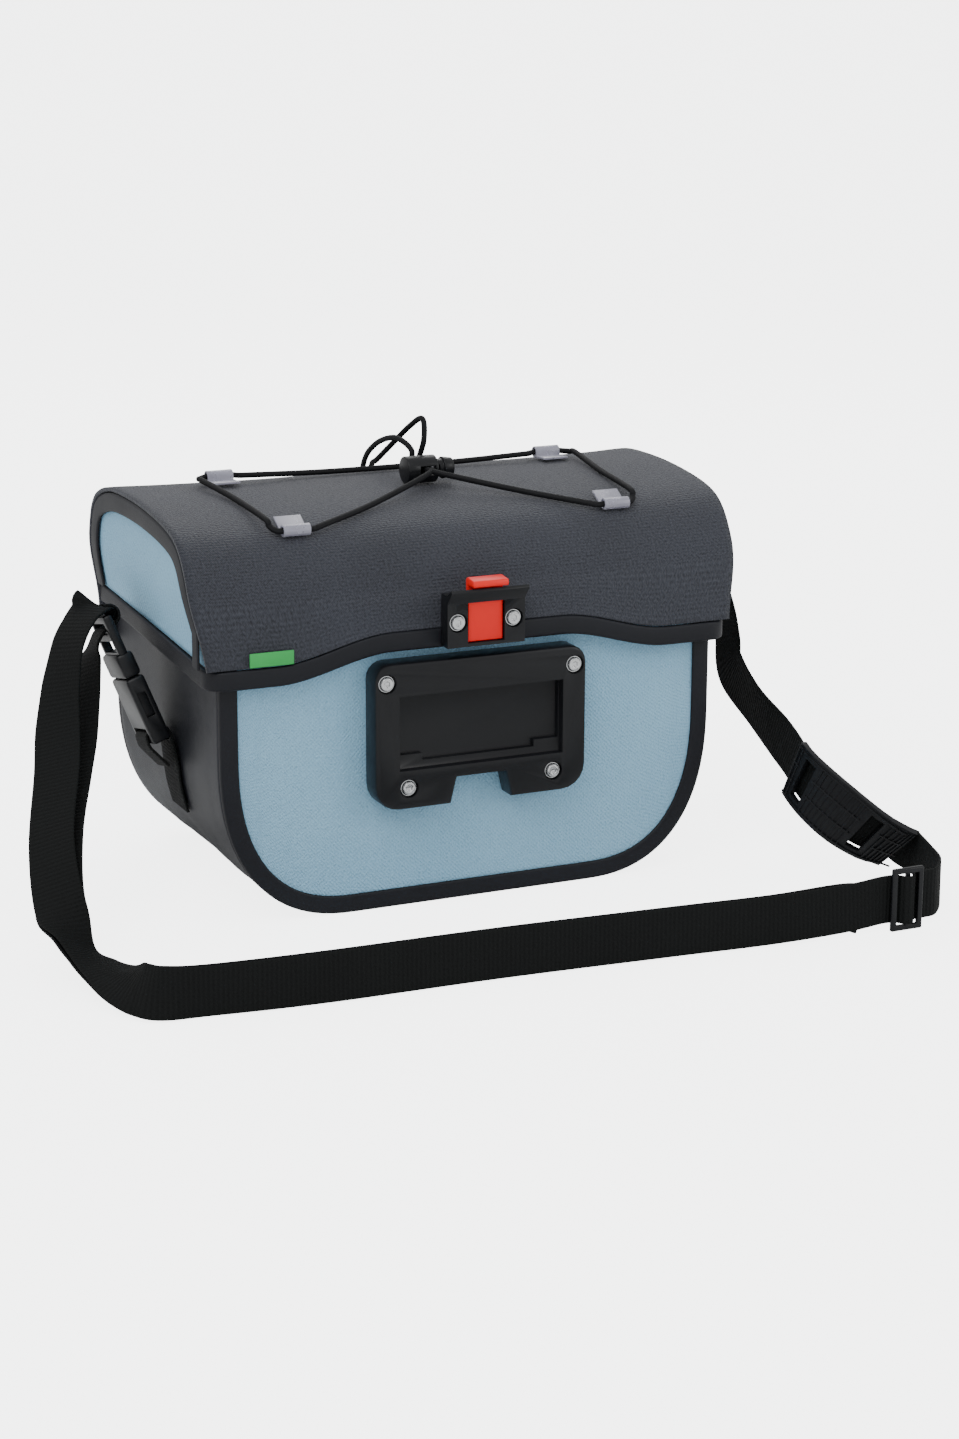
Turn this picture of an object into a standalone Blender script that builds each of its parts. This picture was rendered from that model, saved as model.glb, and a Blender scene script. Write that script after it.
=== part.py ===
"""Bicycle handlebar bag with a lid, a mounting plate and a shoulder strap.

Metres, +Z up. The bag stands on its base. The mounting plate faces -Y and +X is to the
right of someone who looks at that plate. The origin is the middle of the base.
"""
import math

import bmesh
import bpy
from mathutils import Matrix, Vector

# Bag body, a deep gusset between two flat panels with round lower corners
BODY_WIDTH = 0.249
BODY_DEPTH = 0.154
BODY_HEIGHT = 0.126
BODY_CORNER_WIDTH = 0.0645
BODY_CORNER_HEIGHT = 0.080
BODY_CORNER_POWER = 2.4
CLOTH = 0.002
PANEL_THICKNESS = 0.002
BORDER_WIDTH = 0.0085
BORDER_THICKNESS = 0.0012
GAP = 0.0003

# Lid, an arched shell with a bound hem, hung from the back panel
LID_FRONT_OVERHANG = 0.0063
LID_BACK_OVERHANG = 0.0023
LID_BASE = 0.114
LID_HEIGHT = 0.074
LID_SIDE_OVERHANG = 0.0075
LID_FLARE = 0.0055
LID_SAG = 0.0015
HEM_HEIGHT = 0.009
HEM_THICKNESS = 0.003
HEM_RISE = 0.0105
SIDE_HEM_RISE = 0.009
HEM_CORNER_RADIUS = 0.010
HINGE_DROP = 0.010
END_BAND_WIDTH = 0.0130
END_BAND_THICKNESS = 0.0012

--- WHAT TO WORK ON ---
Please reproduce each line exactly as written.

--- EXERCISE SOLUTION ---
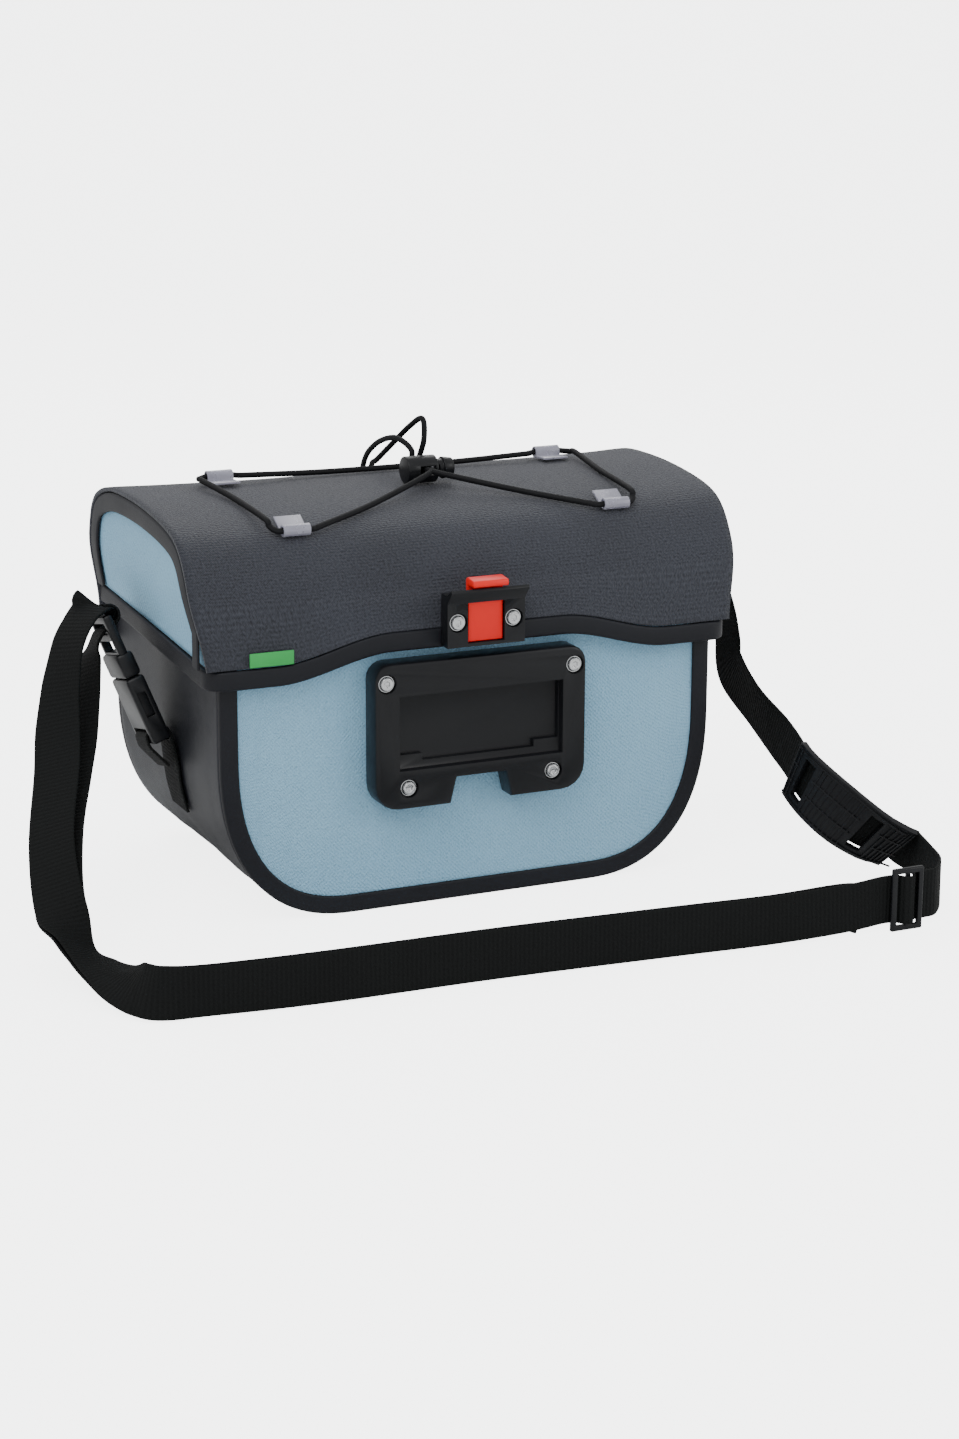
Turn this picture of an object into a standalone Blender script that builds each of its parts. This picture was rendered from that model, saved as model.glb, and a Blender scene script. Write that script after it.
=== part.py ===
"""Bicycle handlebar bag with a lid, a mounting plate and a shoulder strap.

Metres, +Z up. The bag stands on its base. The mounting plate faces -Y and +X is to the
right of someone who looks at that plate. The origin is the middle of the base.
"""
import math

import bmesh
import bpy
from mathutils import Matrix, Vector

# Bag body, a deep gusset between two flat panels with round lower corners
BODY_WIDTH = 0.249
BODY_DEPTH = 0.154
BODY_HEIGHT = 0.126
BODY_CORNER_WIDTH = 0.0645
BODY_CORNER_HEIGHT = 0.080
BODY_CORNER_POWER = 2.4
CLOTH = 0.002
PANEL_THICKNESS = 0.002
BORDER_WIDTH = 0.0085
BORDER_THICKNESS = 0.0012
GAP = 0.0003

# Lid, an arched shell with a bound hem, hung from the back panel
LID_FRONT_OVERHANG = 0.0063
LID_BACK_OVERHANG = 0.0023
LID_BASE = 0.114
LID_HEIGHT = 0.074
LID_SIDE_OVERHANG = 0.0075
LID_FLARE = 0.0055
LID_SAG = 0.0015
HEM_HEIGHT = 0.009
HEM_THICKNESS = 0.003
HEM_RISE = 0.0105
SIDE_HEM_RISE = 0.009
HEM_CORNER_RADIUS = 0.010
HINGE_DROP = 0.010
END_BAND_WIDTH = 0.0130
END_BAND_THICKNESS = 0.0012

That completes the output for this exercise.